If we realize what God is doing for us, our mutual relations will be transformed by it. We will be capable of an authentic communion with others, an exchange of life in which we give and receive.

The Gospel invites us to take the first step towards others, with no assurance in advance that they will respond.

In some situations, particularly in broken relationships, ­reconciliation can seem unattainable. We should then be aware that a desire for reconciliation is already the beginning of it. Christ takes upon himself what seems to lead nowhere and we can entrust to him all that needs healing. That prepares us to seize the opportunities that arise and to take a step, however small, towards easing tensions.

Reconciliation can transform our societies in depth. The Spirit of the risen Christ renews the face of the earth. Let us allow this dynamism of the resurrection to propel us forward! Let us not be discouraged by the complexity of the problems we face. Let us not forget that we can begin with very little. [8]

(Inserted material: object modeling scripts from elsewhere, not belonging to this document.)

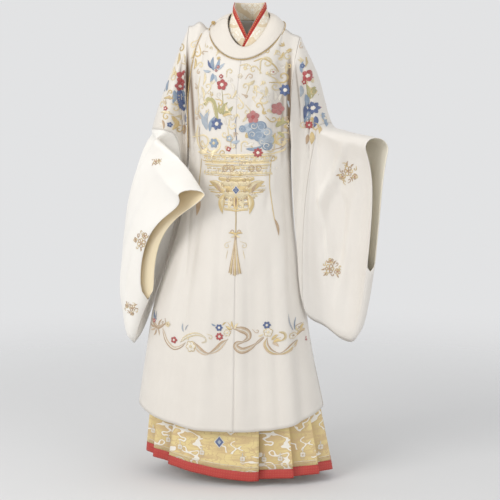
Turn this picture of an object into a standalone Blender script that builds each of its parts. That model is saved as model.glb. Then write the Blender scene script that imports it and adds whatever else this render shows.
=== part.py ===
# Round-collar robe with wide sleeves, pleated wrap skirt and crossed under-collar, hollow, as worn.
# Metres, +Z up. The front faces -Y and the wearer's left is +X. The origin is between the shoulders.

import bmesh
import bpy
import math
import numpy as np

for old in list(bpy.data.objects):
    bpy.data.objects.remove(old, do_unlink=True)

# driving dimensions
CLOTH = 0.002             # wall of the robe
SKIRT_CLOTH = 0.002       # wall of the skirt
SEAM_GAP = 0.0003         # space between two pieces at a seam
UNDERARM_Z = -0.330       # where the side seam meets the sleeve
HEM_Z = -1.158            # hem of the robe at centre front
HEM_RISE = 0.050          # how far the hem climbs towards the side slits
SLIT_TOP_Z = -0.600       # top of the side slits
SLIT_HALF = 0.020         # share of each panel's width that the slit opens at the hem
CENTRE_SEAM_X = 0.011     # centre seam below the chest
CHEST_Z = -0.200          # below this the body is a plain section
NECK_SHARE = 0.55         # share of a panel's top edge that lies on the collar ring
OVERLAP_LIFT = 0.0026     # the overlap stands this far out, and the inner front this far in
ARMHOLE_BULGE = 0.060     # how far the armhole's edges stand apart from the side line
ARMHOLE_MITRE = 1.15      # the wall's slant at the armhole, over its thickness
INNER_FRONT_START = 0.30  # share of the panel's width where the inner front starts, under the overlap

ROWS_ABOVE = 10           # rows of a panel from the top edge to the underarm
ROWS_BELOW = 11           # rows from the underarm to the hem
PANEL_COLUMNS = 10

# the body's sections: extents to the wearer's right (-X), left (+X), front and back at each height
SECTIONS = [
    # z, right, left, front, back
    (-0.200, 0.150, 0.158, 0.112, 0.105),
    (-0.330, 0.151, 0.153, 0.116, 0.108),
    (-0.460, 0.160, 0.157, 0.120, 0.112),
    (-0.580, 0.188, 0.166, 0.128, 0.122),
    (-0.670, 0.218, 0.178, 0.138, 0.130),
    (-0.800, 0.262, 0.198, 0.150, 0.140),
    (-0.950, 0.288, 0.222, 0.160, 0.150),
    (-1.110, 0.313, 0.256, 0.172, 0.162),
    (-1.170, 0.320, 0.264, 0.176, 0.166),
]

# the collar ring (outer edge of the band) and the neck opening (its inner edge)
RING = {"x": 0.022, "half_x": 0.110, "half_front": 0.096, "half_back": 0.082,
        "z": 0.022, "drop": 0.058, "bend": 0.035}
NECK = {"x": 0.027, "half_x": 0.062, "half_front": 0.070, "half_back": 0.056,
        "z": 0.049, "drop": 0.052, "bend": 0.034}

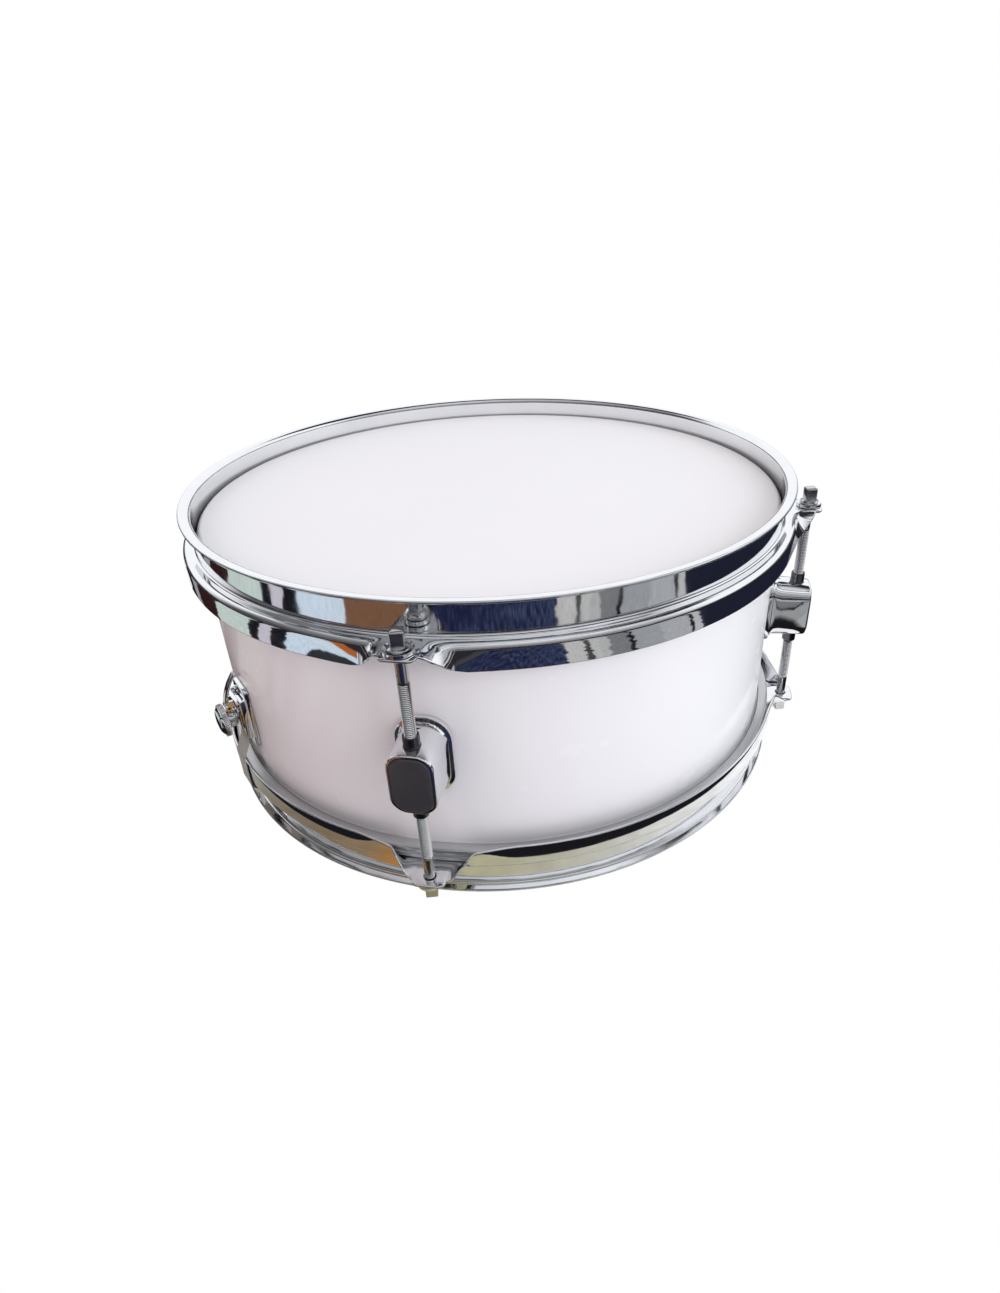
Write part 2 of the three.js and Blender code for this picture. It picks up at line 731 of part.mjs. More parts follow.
function bracketSolid() {
  const footHeight = bracketTop - bracketBottom;
  const footMiddle = (bracketTop + bracketBottom) / 2;
  const back = shellRadius - footPlate;
  const foot = radialPlate(2 * cheekOuter, footHeight, 2 * cheekWall, back, footFace, footMiddle);
  const [railBottom, railTop] = [strainerHeight - railBelow, strainerHeight + railAbove];
  const railSide = new THREE.Shape([
    point(footFace - footPlate, railBottom - footPlate),
    point(railFace, railBottom),
    point(railFace, railTop),
    point(footFace - footPlate, railTop + footPlate),
  ]);
  const rails = new THREE.ExtrudeGeometry(railSide, { depth: 2 * cheekOuter, bevelEnabled: false });
  rails.translate(0, 0, -cheekOuter).rotateX(Math.PI / 2);
  const slot = block(footFace, sliderFace + gap, cheekInner, bracketBottom, bracketTop);
  const mouth = block(sliderFace, railFace + overrun, cheekInner - railLip, bracketBottom, bracketTop);
  const bridgeFace = railFace + bridgeThickness;
  const bridge = block(sliderFace + gap, bridgeFace, cheekOuter, railTop - bridgeDrop, railTop);
  const neck = block(railFace, pivot.x, pivotEarOuter, pivot.y + gap, railTop);
  const ears = join(neck, crossRod(pivotEar, pivotEarOuter, pivot, rodSteps));
  const leverWay = block(bridgeFace, rodCircle, pivotEarInner, railBottom, bracketTop);
  const pinHole = crossRod(pivotRadius + gap, cheekOuter + overrun, pivot, holeSteps);
  const taps = Object.values(strainerScrewHeights).map((height) => (
    radialRod(screwRadius + gap, shellInner, footFace + overrun, height, holeSteps)
  ));
  const frontParts = [cut(rails, slot, mouth), bridge, cut(ears, leverWay)];
  return cut(join(foot, ...frontParts), shellBody, pinHole, ...taps);
}
put(strainer, 'strainer_bracket', bracketSolid(), chrome);
for (const [end, height] of Object.entries(strainerScrewHeights)) {
  put(strainer, `strainer_screw_${end}`, shellScrew(footFace - gap, height), darkSteel);
}

// Throw-off lever: a narrow bowed bar that rises from a barrel between the two ears and leans to the shell
function leverSolid() {
  const bowShares = [[0, 0], [0.08, 0.16], [-0.07, 0.35], [-0.28, 0.57], [-0.57, 0.78], [-1, 1]];
  const line = bowShares.map(([out, up]) => point(pivot.x + out * leverLean, pivot.y + up * leverRise));
  const strip = radialStrip(line, leverThickness, leverWidth);
  const barrel = crossRod(leverBarrelRadius, leverWidth / 2, pivot, rodSteps);
  const bore = crossRod(pivotRadius + gap, leverWidth, pivot, holeSteps);
  return cut(join(strip, barrel), bore);
}
put(strainer, 'strainer_lever', leverSolid(), chrome);
put(strainer, 'lever_pivot_pin', crossRod(pivotRadius, pivotEarOuter, pivot, rodSteps), darkSteel);

// Slider, clamp plate and thumbscrew, which hold the strap's end
function sliderSolid() {
  const width = 2 * (cheekInner - gap);
  const height = sliderAbove + sliderBelow;
  const middle = strainerHeight + (sliderAbove - sliderBelow) / 2;
  const plate = radialPlate(width, height, sliderCorner, footFace + gap, sliderFace, middle);
  return cut(plate, thumbHole);
}
put(strainer, 'strap_slider', sliderSolid(), chrome);

const clampOuter = clampFace + clampThickness;
const clampPlate = radialPlate(clampWidth, clampHeight, clampCorner, clampFace, clampOuter, strainerHeight);
put(strainer, 'strap_clamp_plate', cut(clampPlate, thumbHole), chrome);

function thumbscrewSolid() {
  const hubFrom = clampOuter + gap;
  const hubTo = hubFrom + thumbHubLength;
  const knurled = (outer, depth) => Array.from({ length: 2 * thumbKnurls }, (_, i) => {
    const radius = outer - (i % 2) * depth;
    const turn = (i / thumbKnurls) * Math.PI;
    return point(radius * Math.cos(turn), radius * Math.sin(turn));
  });
  const rim = knurled(thumbDiscRadius, thumbKnurlDepth);
  const dome = knurled(thumbDomeRadius, 0);
  const disc = loftOutwards([
    { reach: hubTo, outline: rim },
    { reach: hubTo + thumbDiscThickness, outline: rim },
    { reach: hubTo + thumbDiscThickness + thumbDomeHeight, outline: dome },
  ], strainerHeight);
  const hub = radialRod(thumbHubRadius, hubFrom, hubTo + thumbDiscThickness / 2, strainerHeight, rodSteps);
  const shaftTo = hubFrom + thumbHubLength / 2;
  const shaft = radialRod(thumbShaftRadius, footFace + gap, shaftTo, strainerHeight, holeSteps);
  return join(disc, hub, shaft);
}
put(strainer, 'clamp_thumbscrew', thumbscrewSolid(), chrome);

// Butt end: a block with its own two screws joined to it, and a bar with two screws that clamps the strap

const buttHoles = [-1, 1].map((sign) => sign * (strapWidth / 2 + buttBarHead));

function buttBlock() {
  const middle = strainerHeight + (buttAbove - buttBelow) / 2;
  const back = shellRadius - footPlate;
  const plate = radialPlate(buttWidth, buttBelow + buttAbove, buttCorner, back, sliderFace, middle);
  const screws = buttScrewHeights.map((height) => shellScrew(sliderFace - footPlate, height));
  const holeFrom = sliderFace - buttBarBite - gap;
  const barHoles = buttHoles.map((across) => {
    const drill = radialRod(screwRadius + gap, holeFrom, sliderFace + overrun, strainerHeight, holeSteps);
    return drill.translate(0, across, 0);
  });
  return join(cut(plate, shellBody, ...barHoles), ...screws);
}
put(butt, 'butt_block', buttBlock(), chrome);

function buttBar() {
  const barFace = clampFace + buttBarThickness;
  const [headFrom, headTo] = [barFace - buttBarThickness / 2, barFace + buttBarHeadHeight];
  const bar = radialPlate(buttWidth, buttBarHeight, clampCorner, clampFace, barFace, strainerHeight);
  const screws = buttHoles.flatMap((across) => {
    const shaft = radialRod(screwRadius, sliderFace - buttBarBite, barFace, strainerHeight, holeSteps);
    const top = radialRod(buttBarHead, headFrom, headTo, strainerHeight, holeSteps);
    return [shaft.translate(0, across, 0), top.translate(0, across, 0)];
  });
  return join(bar, ...screws);
}
put(butt, 'butt_clamp_bar', buttBar(), chrome);

export default drum;
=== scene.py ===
import math

import bmesh
import bpy
import numpy as np
from mathutils import Matrix, Vector


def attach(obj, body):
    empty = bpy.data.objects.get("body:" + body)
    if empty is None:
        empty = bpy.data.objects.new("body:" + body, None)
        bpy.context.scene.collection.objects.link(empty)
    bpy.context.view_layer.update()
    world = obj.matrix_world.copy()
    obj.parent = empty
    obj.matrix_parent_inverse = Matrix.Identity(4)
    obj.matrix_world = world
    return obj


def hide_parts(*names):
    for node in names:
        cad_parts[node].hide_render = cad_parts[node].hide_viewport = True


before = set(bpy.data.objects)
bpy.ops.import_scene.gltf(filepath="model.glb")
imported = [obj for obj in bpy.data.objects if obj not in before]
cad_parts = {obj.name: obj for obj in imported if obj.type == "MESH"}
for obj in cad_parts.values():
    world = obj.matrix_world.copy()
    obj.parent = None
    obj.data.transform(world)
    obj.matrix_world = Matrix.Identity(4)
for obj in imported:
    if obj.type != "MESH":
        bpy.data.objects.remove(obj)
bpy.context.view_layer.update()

mm = 0.001
scene = bpy.context.scene


# Camera
# It stands in front and a little to the right of the drum, and looks down on the batter head.
# Its place and lens come from the hoops' ellipses in the photograph.

camera_place = Vector((110.46 * mm, -470.9 * mm, 328.26 * mm))
camera_heading = math.radians(100.01)
camera_pitch = math.radians(30.52)
camera_roll = math.radians(-1.89)
photo_height = 1293
photo_centre = 500
lens_pixels = 787
lens_centre = 540
sensor = 36

ahead = Vector((
    math.cos(camera_heading) * math.cos(camera_pitch),
    math.sin(camera_heading) * math.cos(camera_pitch),
    -math.sin(camera_pitch),
))
level_right = ahead.cross(Vector((0, 0, 1))).normalized()
level_up = level_right.cross(ahead)
right = math.cos(camera_roll) * level_right + math.sin(camera_roll) * level_up
up = math.cos(camera_roll) * level_up - math.sin(camera_roll) * level_right
camera_data = bpy.data.cameras.new("camera")
camera_data.sensor_fit = "VERTICAL"
camera_data.sensor_height = sensor
camera_data.lens = sensor * lens_pixels / photo_height
camera_data.shift_x = (photo_centre - lens_centre) / photo_height
camera_data.clip_start = 10 * mm
camera_data.clip_end = 100
camera = bpy.data.objects.new("camera", camera_data)
axes = Matrix((right, up, -ahead)).transposed()
camera.matrix_world = Matrix.Translation(camera_place) @ axes.to_4x4()
scene.collection.objects.link(camera)
scene.camera = camera


# Studio
# The drum stands on a white sweep under soft lamps. Mirrors see a room instead: dark, brown, navy and pale
# bands, which stand where the chrome shows them in the photograph.

scene.view_settings.view_transform = "Standard"
scene.cycles.caustics_reflective = False


class Wire:
    """A node's output socket, which can be added, multiplied and so on."""

    def __init__(self, wiring, socket):
        self.wiring = wiring
        self.socket = socket

    def maths(self, operation, first, second):
        return self.wiring.node("ShaderNodeMath", {"operation": operation}, {0: first, 1: second})

    def __add__(self, other):
        return self.maths("ADD", self, other)

    def __radd__(self, other):
        return self.maths("ADD", other, self)

    def __sub__(self, other):
        return self.maths("SUBTRACT", self, other)

    def __rsub__(self, other):
        return self.maths("SUBTRACT", other, self)

    def __mul__(self, other):
        return self.maths("MULTIPLY", self, other)

    def __rmul__(self, other):
        return self.maths("MULTIPLY", other, self)

    def __truediv__(self, other):
        return self.maths("DIVIDE", self, other)

    def __pow__(self, other):
        return self.maths("POWER", self, other)


class Wiring:
    """Adds nodes to the tree of a material or of the world."""

    def __init__(self, tree):
        self.tree = tree

    def feed(self, socket, value):
        if isinstance(value, Wire):
            self.tree.links.new(value.socket, socket)
        elif isinstance(value, tuple) and len(value) == 3 and socket.type == "RGBA":
            socket.default_value = (*value, 1)
        else:
            socket.default_value = value

    def node(self, kind, settings=None, sockets=None, out=0):
        made = self.tree.nodes.new(kind)
        for key, value in (settings or {}).items():
            if key == "stops":
                self.set_stops(made.color_ramp, value)
            elif key == "interpolation":
                made.color_ramp.interpolation = value
            else:
                setattr(made, key, value)
        for key, value in (sockets or {}).items():
            self.feed(made.inputs[key], value)
        return Wire(self, made.outputs[out])

    def set_stops(self, ramp, stops):
        while len(ramp.elements) < len(stops):
            ramp.elements.new(1)
        for element, (place, colour) in zip(ramp.elements, stops):
            element.position = place
            element.color = (*colour, 1)

    def noise(self, scale, detail=3, roughness=0.5, vector=None):
        sockets = {"Vector": vector or self.place(), "Scale": scale, "Detail": detail, "Roughness": roughness}
        return self.node("ShaderNodeTexNoise", None, sockets)

    def place(self):
        return self.node("ShaderNodeTexCoord", out="Object")

    def split(self, vector):
        return [self.node("ShaderNodeSeparateXYZ", None, {0: vector}, out=k) for k in range(3)]

    def joined(self, x, y, z):
        return self.node("ShaderNodeCombineXYZ", None, {0: x, 1: y, 2: z})

    def mix(self, share, first, second):
        return self.node("ShaderNodeMix", {"data_type": "RGBA"}, {0: share, 6: first, 7: second}, out=2)

    def ramp(self, share, stops, interpolation="LINEAR"):
        return self.node("ShaderNodeValToRGB", {"stops": stops, "interpolation": interpolation}, {0: share})

    def span(self, value, low, high):
        return self.node("ShaderNodeMapRange", {"interpolation_type": "SMOOTHSTEP"},
                         {"Value": value, "From Min": low, "From Max": high})

    def window(self, value, opening, closing):
        """1 between two soft edges and 0 outside them. Each edge is written from its 0 to its 1."""
        return self.span(value, *opening) * self.span(value, *closing)

    def shaded(self, colour, share):
        """A colour times a share."""
        return self.node("ShaderNodeVectorMath", {"operation": "SCALE"}, {0: colour, "Scale": share})

    def ray(self, kind):
        return self.node("ShaderNodeLightPath", out=kind)

    def glow(self, kind, colour, strength):
        return self.node(kind, None, {"Color": colour, "Strength": strength})

    def shaders(self, share, first, second):
        return self.node("ShaderNodeMixShader", None, {0: share, 1: first, 2: second})


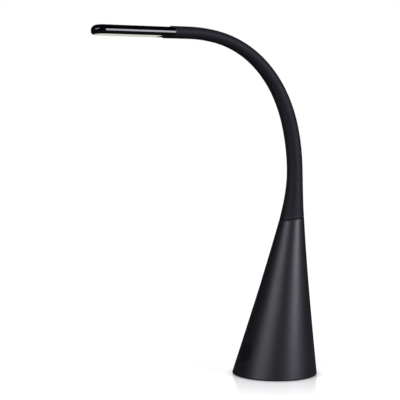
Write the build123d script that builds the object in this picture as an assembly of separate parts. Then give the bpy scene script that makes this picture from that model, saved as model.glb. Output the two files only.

The communion of the Church supports us; it is a place of friendship for all. [9] “For us the Church is like a mother who listens to her children. She welcomes; she comforts.” [10] These words of a young Latin American challenge us: will we find ways to let God’s compassion shine through us?

In situations of conflict, will we find ways of listening to others? So many separations would be less painful then. [11] Let us strive to put ourselves in the place of others.

Will we find ways of ensuring a fairer sharing of resources? Let us dare to revise our life-style in the direction of greater simplicity, solidarity with the destitute and increased care for Creation.

Will we be close to those who are poorer than we are? By sharing with them, an exchange of life occurs: they lead us to be generous and so bring us out of ourselves. Still more, their indigence helps us to accept our own vulnerability. By this commitment we will contribute to having the dignity of every human being respected.

Will we go to the point of forgiving? Is there any other way to interrupt the chain of ongoing humiliation? [12] It is not a matter of forgetting a painful past, or of being blind to present-day situations of injustice. The Gospel calls us to go beyond the memory of wounds by forgiving, and even to rise above our expectation of getting something in return. In this way we find the freedom of the children of God.

Yes, we want to struggle with a reconciled heart, to be passionate seekers for communion, able to widen our friendship to include all.

[1When the young people from rural areas arrived in Cochabamba wearing their traditional dress, it was a festival of colours! What joy to see that young people from all the regions of Bolivia could be together: those from the plain and those from the mountains, those from the city and those from the countryside. This meeting showed that young people can contribute, by their way of life, to the emergence of “microclimates of reconciliation.” For the Gospel truly to be a force for reconciliation in Bolivia, a growing number of Christians are attempting, in announcing the faith, to take the traditional cultural and religious background more into account.

[2For Saint Paul, the reconciliation accomplished by Christ concerns the whole of creation. He was sent to “reconcile all things on earth and in the heavens” (Colossians 1:20). For that, “Jesus did not consider equality with God something to be clung to, but emptied himself, taking the condition of a slave and becoming like human beings” (Philippians 2:5-11).

[3In a poetic language that draws its inspiration from meditation on Scripture, the Orthodox liturgy sings at Christmas: “The Creator, seeing that the man whom his hands had fashioned was lost, comes down by bending the heavens; born of the holy, immaculate virgin, he assumes the whole human being in his body.”

[4A second-century Christian, Irenaeus of Lyons, went so far as to say: “On account of his infinite love, Christ became what we are, to make us fully what he is.”

[5The Holy Spirit is like the soul of Creation: “The beauty which the world displays is maintained by the invigorating power of the Spirit…. The Spirit is diffused over all space, sustaining, invigorating, and quickening all things, both in heaven and on the earth.” (John Calvin, Institutes of the Christian Religion I, XIII, 14).

[6Communion with God is not always experienced on the level of feelings; the presence of the Holy Spirit in us is deeper. Even without feeling anything we can pray, perhaps by a simple gesture: kneeling down, opening our hands. And already God comes to visit us.

[7Christ sends into the world those he draws to himself. See Mark 1:17.

[8See Luke 10:1-16.

[9Roxana, a young Bolivian woman, expressed the role that the Church has tried to play to help reduce the powerful social tensions that have recently troubled Bolivia: “What provokes the protest, rage and malaise of a people? A lack of love? The powerlessness felt by those who know that their voice is not being listened to? When you want to share the suffering of a people, you feel the need to approach more closely the hope that comes from God. And so, the doors of the churches were opened for continuous prayer; the bells rang to invite people from the different neighbourhoods to information meetings. Young people discovered the power of unity, solidarity and friendship. We young people are the living blood of the Church; our participation and our energy are indispensable.”

[10“God says: Can a woman forget her baby; is she without compassion for the fruit of her womb? Even if she were to forget, I would never forget you” (Isaiah 49:15).

[11Listening to one another is equally necessary in personal relationships and in society as a whole, and even in international relations between peoples and continents.

[12One of the surprises of the meeting in Cochabamba was the presence of so many young Chileans, given the antagonistic relationship between these two neighbouring countries. On the last day of the meeting, the young Chileans wanted to express then and there a gesture of reconciliation to the young Bolivians by presenting to them, in an open letter, a request for forgiveness for all past and present conflicts.